§ Required work
Take the lines from the one bearing "Continue the OpenSCAD" to the one bearing "return radii +", inclusive, and reproduce them exactly; include no other line.

§ Entries shown
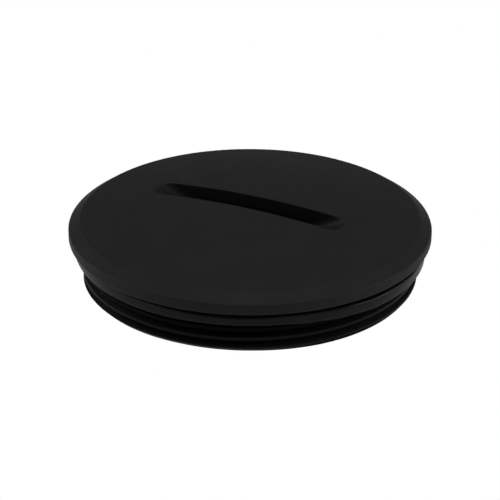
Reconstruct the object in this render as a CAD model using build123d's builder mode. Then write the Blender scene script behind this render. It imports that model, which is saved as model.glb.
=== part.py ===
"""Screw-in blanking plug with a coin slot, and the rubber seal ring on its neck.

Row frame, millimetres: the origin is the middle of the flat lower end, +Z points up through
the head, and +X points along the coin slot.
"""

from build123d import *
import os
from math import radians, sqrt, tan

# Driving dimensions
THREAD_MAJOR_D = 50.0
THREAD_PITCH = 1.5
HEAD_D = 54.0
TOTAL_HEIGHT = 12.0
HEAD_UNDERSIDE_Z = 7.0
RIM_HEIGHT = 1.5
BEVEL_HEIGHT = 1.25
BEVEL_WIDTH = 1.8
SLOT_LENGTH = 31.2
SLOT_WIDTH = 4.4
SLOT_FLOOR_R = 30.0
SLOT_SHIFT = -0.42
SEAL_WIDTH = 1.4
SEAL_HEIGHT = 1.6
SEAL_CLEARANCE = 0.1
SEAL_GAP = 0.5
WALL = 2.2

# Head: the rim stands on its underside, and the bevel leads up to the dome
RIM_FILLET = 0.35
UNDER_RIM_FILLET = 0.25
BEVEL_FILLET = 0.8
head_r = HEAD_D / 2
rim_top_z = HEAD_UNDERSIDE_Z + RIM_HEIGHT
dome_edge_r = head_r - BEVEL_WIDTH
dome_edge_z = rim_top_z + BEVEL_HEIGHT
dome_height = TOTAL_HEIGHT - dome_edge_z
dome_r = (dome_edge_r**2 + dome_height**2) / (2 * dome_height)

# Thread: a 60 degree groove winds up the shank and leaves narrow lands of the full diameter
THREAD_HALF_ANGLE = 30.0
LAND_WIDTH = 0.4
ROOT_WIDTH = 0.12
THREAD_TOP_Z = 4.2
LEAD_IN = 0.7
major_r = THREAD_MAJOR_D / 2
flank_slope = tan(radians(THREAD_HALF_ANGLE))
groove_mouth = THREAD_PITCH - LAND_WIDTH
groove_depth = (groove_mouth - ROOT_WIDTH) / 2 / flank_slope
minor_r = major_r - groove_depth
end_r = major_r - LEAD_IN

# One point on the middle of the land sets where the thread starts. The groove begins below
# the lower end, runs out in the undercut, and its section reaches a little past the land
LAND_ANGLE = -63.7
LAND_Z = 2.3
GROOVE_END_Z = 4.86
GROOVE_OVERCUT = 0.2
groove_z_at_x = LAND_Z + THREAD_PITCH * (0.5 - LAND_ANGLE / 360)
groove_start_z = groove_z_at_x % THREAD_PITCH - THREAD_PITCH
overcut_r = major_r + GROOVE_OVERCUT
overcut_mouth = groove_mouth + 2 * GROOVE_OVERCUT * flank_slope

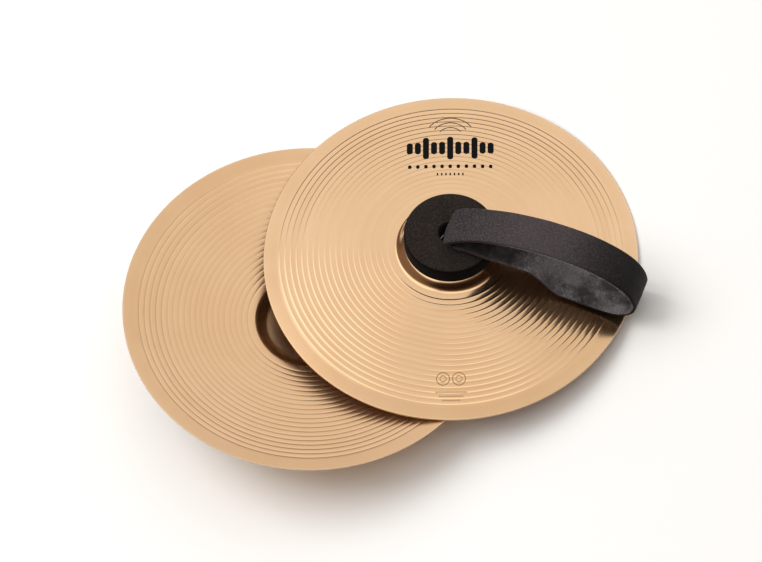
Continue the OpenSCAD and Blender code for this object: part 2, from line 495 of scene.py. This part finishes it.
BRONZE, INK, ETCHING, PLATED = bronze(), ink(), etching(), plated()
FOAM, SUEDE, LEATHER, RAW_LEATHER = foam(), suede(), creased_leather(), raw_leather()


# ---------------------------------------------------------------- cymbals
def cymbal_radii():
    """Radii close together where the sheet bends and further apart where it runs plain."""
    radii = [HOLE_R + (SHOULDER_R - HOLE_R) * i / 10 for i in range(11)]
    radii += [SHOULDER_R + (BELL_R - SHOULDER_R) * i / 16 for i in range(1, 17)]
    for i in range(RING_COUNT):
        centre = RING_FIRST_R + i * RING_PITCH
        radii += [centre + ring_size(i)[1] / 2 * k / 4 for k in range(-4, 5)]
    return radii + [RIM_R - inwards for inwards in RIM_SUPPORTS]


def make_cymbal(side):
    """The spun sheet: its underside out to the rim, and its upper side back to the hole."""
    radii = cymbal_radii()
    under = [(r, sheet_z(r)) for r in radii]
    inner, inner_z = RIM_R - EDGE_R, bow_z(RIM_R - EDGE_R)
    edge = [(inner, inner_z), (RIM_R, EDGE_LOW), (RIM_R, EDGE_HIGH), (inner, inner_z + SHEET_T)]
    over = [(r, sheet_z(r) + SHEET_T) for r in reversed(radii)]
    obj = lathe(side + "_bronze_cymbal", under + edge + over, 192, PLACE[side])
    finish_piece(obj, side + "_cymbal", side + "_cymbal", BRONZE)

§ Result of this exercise
Continue the OpenSCAD and Blender code for this object: part 2, from line 495 of scene.py. This part finishes it.
BRONZE, INK, ETCHING, PLATED = bronze(), ink(), etching(), plated()
FOAM, SUEDE, LEATHER, RAW_LEATHER = foam(), suede(), creased_leather(), raw_leather()


# ---------------------------------------------------------------- cymbals
def cymbal_radii():
    """Radii close together where the sheet bends and further apart where it runs plain."""
    radii = [HOLE_R + (SHOULDER_R - HOLE_R) * i / 10 for i in range(11)]
    radii += [SHOULDER_R + (BELL_R - SHOULDER_R) * i / 16 for i in range(1, 17)]
    for i in range(RING_COUNT):
        centre = RING_FIRST_R + i * RING_PITCH
        radii += [centre + ring_size(i)[1] / 2 * k / 4 for k in range(-4, 5)]
    return radii + [RIM_R - inwards for inwards in RIM_SUPPORTS]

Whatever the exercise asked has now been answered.